Réagissant au lendemain des élections, la Première ministre italienne Giorgia Meloni s’en est réjouie lundi 1er juillet en affirmant que la « diabolisation » de l’extrême droite ne fonctionne plus. Si son parti d’extrême droite Fratelli d’Italia n’appartient pas au même groupe que le RN au Parlement européen, les deux formations restent alliées et proches sur beaucoup d’aspects. « La tentative constante de diaboliser les gens qui ne votent pas à gauche (…) est un piège dans lequel tombent de moins en moins de gens, a déclaré la cheffe du parti lui aussi d’extrême droite Fratelli d’Italia à l’agence Adnkronos. Nous l’avons observé en Italie, on le voit de plus en plus en Europe et dans tout l’Occident ».

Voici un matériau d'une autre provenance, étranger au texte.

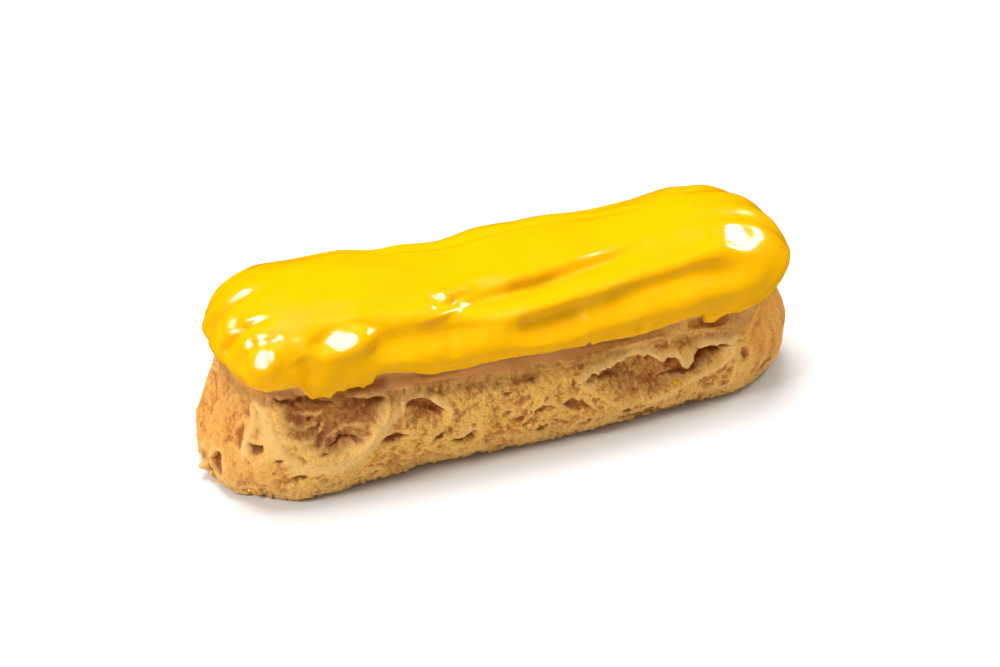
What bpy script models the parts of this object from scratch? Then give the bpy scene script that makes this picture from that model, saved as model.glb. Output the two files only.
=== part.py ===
"""An eclair: one long choux bun with a coat of poured icing over its top.

The bun is solid and stands on a flat base, with its length along X and its front along -Y.
Sizes below are millimetres, and MM turns them into metres where the meshes are made.
"""

import math

import bpy
import numpy as np

MM = 0.001

# Plan. Both solids are built on columns that look outwards from a straight spine: across it
# along the sides, and fanned round its two ends. A rim position is a length round this plan,
# 0 at the middle of the front and growing towards the +X end.
SPINE_HALF = 46.0
RIM_RADIUS = 20.0
SIDE_STEPS = 44
END_STEPS = 32

# How far the bun and the icing reach out from the spine, as (x, reach) along each side.
BUN_FRONT = ((-46, 22.6), (-20, 22.0), (5, 22.0), (25, 21.2), (46, 20.0))
BUN_BACK = ((-46, 21.3), (-24, 21.9), (4, 21.2), (28, 21.8), (46, 20.9))
BUN_ENDS = (22.0, 22.0)
BUN_END_SQUARENESS = (2.2, 2.05)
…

En Espagne, le Premier ministre socialiste veut croire en la mobilisation de la gauche
Le Premier ministre espagnol socialiste a indiqué, lundi 1er juillet, qu’il gardait « espoir en la mobilisation de la gauche française » après le premier tour des élections législatives, estimant qu’il fallait battre l’extrême droite « en gouvernant (…) comme l’Espagne le fait depuis six ans ». Sur la radio Cadena Ser, Pedro Sánchez a souligné, indique l’AFP, « l’importance de miser sur des politiques progressistes, sur des gouvernements progressistes qui démontrent, comme le fait le gouvernement espagnol, que les mensonges et les fake news peuvent être déconstruits ».